Every coming christmas will be a reminder of this hell....I cannot believe it.....


----------



## blownaway (Dec 11, 2010)

I'm so sorry, Mata. It was the same way with us. Prior to his complete change in behavior, I think I could count on one hand the times that we actually seriously argued or he made me upset enough to cry. It came out of the blue for me too. I also do not recognize him and have zero respect for him. I'm lucky in that my kids are a little bit younger - my oldest is only 7 and the youngest is 3. It is extremely difficult to hold your tongue, especially when you're in the same house. You're smart to just stay away and avoid him. I exploded many times and it really got me no where. Trust me though, when he leaves there will be a tiny bit of relief because there will be no more wondering what he's up to, where he is, whether he's changing his mind, etc. You will get through it. Mine has been gone since mid-October. At first I thought I would die. I literally felt like just sitting in the corner and dying. I didn't want to do anything. Couldn't think straight. Cried at the drop of a hat and felt like just crawling out of my own skin. It still sucks BIG TIME, but it's better now that I know the real reason for all of this and now I can take back some control. Got my lawyer retained and keep contact to a bare minimum - only when necessary and only by text or email unless there is a true emergency. My kids see him regularly because they deserve two parents, and I am seeing a counselor regularly to get through it. We will get through it - I promise, better days are ahead.


----------



## MsLonely (Sep 23, 2010)

I can feel your hurt runs deep, you want to work on your marriage and you still love your husband.
To me, it's a love letter, instead of a no contact letter.
No contact only means when he's still in the contact with the OW.
I'm very sorry to see what you've been though but you've been strong and you sorted out things properly, regardless you have emotion rollercoaster.
What I can suggest you is to pray to God. I'm not a church person. I simply have faith and the miracle.

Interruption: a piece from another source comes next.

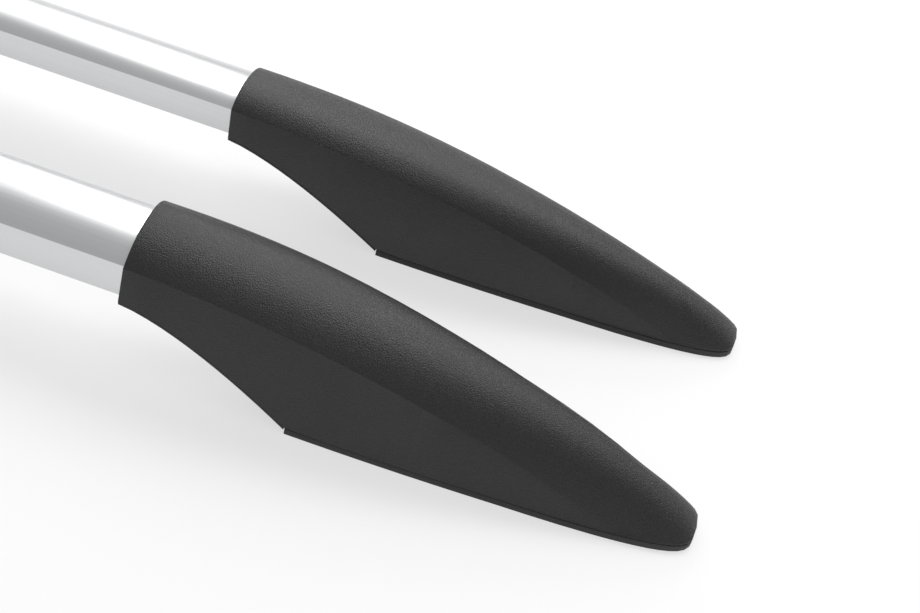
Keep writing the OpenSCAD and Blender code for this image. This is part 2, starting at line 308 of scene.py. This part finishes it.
class RAILS_OT_stage(bpy.types.Operator):
    """Set the floor, the soft light and the camera of the photograph"""
    bl_idname = "rails.stage"
    bl_label = "Set the Stage"

    def execute(self, context):
        bpy.ops.object.select_all(action="DESELECT")
        bpy.ops.mesh.primitive_plane_add(size=FLOOR_SIZE, location=(0, 0, 0))
        floor = context.object
        floor.name = "floor"
        floor.data.materials.append(white_stage("white_paper_sweep"))
        world = bpy.data.worlds.new("studio")
        world.use_nodes = True
        sky = world.node_tree.nodes["Background"]
        sky.inputs["Color"].default_value = (1, 1, 1, 1)
        sky.inputs["Strength"].default_value = WORLD_STRENGTH
        context.scene.world = world
        for name, lamp in LAMPS.items():
            add_lamp(name, *lamp)
        context.scene.view_settings.view_transform = "Standard"
        self.set_camera(context.scene)
        return {"FINISHED"}

    def set_camera(self, scene):
        """Camera at the photograph's view: turned, raised and rolled about a point by the feet."""
        turn, rise, roll = (math.radians(CAMERA[key]) for key in ("turn", "rise", "roll"))
        look = Vector((-math.sin(turn) * math.cos(rise), math.cos(turn) * math.cos(rise), -math.sin(rise)))
        right = Vector((math.cos(turn), math.sin(turn), 0))
        up = right.cross(look)
        side = right * math.cos(roll) + up * math.sin(roll)
        above = up * math.cos(roll) - right * math.sin(roll)
        data = bpy.data.cameras.new("photo_view")
        data.sensor_width = SENSOR_MM
        data.lens = CAMERA["focal_px"] * data.sensor_width / IMAGE_W
        data.clip_start = 0.01
        camera = bpy.data.objects.new("photo_view", data)
        scene.collection.objects.link(camera)
        place = Vector(CAMERA["target"]) - look * CAMERA["distance"]
        axes = Matrix((side, above, -look)).transposed().to_4x4()
        camera.matrix_world = Matrix.Translation(place) @ axes
        scene.camera = camera


class RAILS_PT_panel(bpy.types.Panel):
    """Sidebar panel with the rails' finishes"""
    bl_idname = "RAILS_PT_panel"
    bl_label = "Roof Rails"
    bl_space_type = "VIEW_3D"
    bl_region_type = "UI"
    bl_category = "Rails"

    def draw(self, context):
        settings = context.scene.rail_settings
        for name in ("grain", "foot_colour", "edge"):
            self.layout.prop(settings, name)
        for step in STEPS:
            self.layout.operator(step.bl_idname)


STEPS = (RAILS_OT_feet, RAILS_OT_gaskets, RAILS_OT_metal, RAILS_OT_stage)
CLASSES = (RailSettings, *STEPS, RAILS_PT_panel)


def register():
    for item in CLASSES:
        bpy.utils.register_class(item)
    bpy.types.Scene.rail_settings = PointerProperty(type=RailSettings)


def unregister():
    del bpy.types.Scene.rail_settings
    for item in reversed(CLASSES):
        bpy.utils.unregister_class(item)


def main():
    register()
    for step in STEPS:
        group, name = step.bl_idname.split(".")
        getattr(getattr(bpy.ops, group), name)()


if __name__ == "__main__":
    main()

Tell God clearly what you have suffered in your marriage and pray to Him to wake up your husband, to return to family with regret and love and to work on the marriage with you.
God saved my marriage when I caught my husband's affair. God also wanted me to be a more humble wife- Never quick tempered again! 
God takes care of marriages and he has done other miracle on my maid's DH. I have posted it here before. I want you to try out the praying because only your power is weak to send the evil woman away, so you need His power.
The last thing i'd suggest is, pls don't hide yourself. You need to communicate with your husband face to face.
The best way is show your love and sincerity without listening to his nonsense.
He would tell you lots of lies and nonsense at this stage.
If he did lie, that's because he still loves you and he didn't want to hurt you, but men are stupid liars. Anyway, why lie? he should just get divorced and go away with the OW instead of lying if he truely loves the OW.
You need to show him, you are still the wonderful woman he married many years ago.
You're not short-tempered anymore but sincerely, you show him you're willing to work on the marriage with him. Tell him, you won't give him up, unless he already gave you up, which I don't think so. I suspected he was having fun with the OW. He doesn't love her.
Talk to him! He wants to talk to you!


----------



## blownaway (Dec 11, 2010)

I think I have done that and done more than my share of telling him how I feel. He knows that I would have given my left arm to save this relationship, but he's not willing to even try. I unfortunately do think that he loves this other woman, or at least thinks he does. He hemmed and hawed about what to do up until the minute that I found out. Once I found out, he essentially said that we can't be married any more. He is just not into this, or if he is, he is not showing any signs of wanting to come back. I think the praying is about all I have in the arsenal right now. Trying to wake him up myself has not worked and although I agree that it's really hard to just cut yourself off, I think at this point I have to do what's best for me and not go back in for another round of punches. No contact means no more opportunities to hurt me. He has hurt me an awful lot over the last several months and I simply can't go back in for more. If he ever wakes up and he ever realizes the magnitude of what he's done, maybe I would listen. I suspect though that I will have moved on and that my scars will run very deep. Thank you for your thoughts - I am grateful for everyone's comments. They really do help.


----------



## MsLonely (Sep 23, 2010)

blownaway said:


> I think I have done that and done more than my share of telling him how I feel. He knows that I would have given my left arm to save this relationship, but he's not willing to even try. I unfortunately do think that he loves this other woman, or at least thinks he does. He hemmed and hawed about what to do up until the minute that I found out. Once I found out, he essentially said that we can't be married any more. He is just not into this, or if he is, he is not showing any signs of wanting to come back. I think the praying is about all I have in the arsenal right now. Trying to wake him up myself has not worked and although I agree that it's really hard to just cut yourself off, I think at this point I have to do what's best for me and not go back in for another round of punches. No contact means no more opportunities to hurt me. He has hurt me an awful lot over the last several months and I simply can't go back in for more. If he ever wakes up and he ever realizes the magnitude of what he's done, maybe I would listen. I suspect though that I will have moved on and that my scars will run very deep. Thank you for your thoughts - I am grateful for everyone's comments. They really do help.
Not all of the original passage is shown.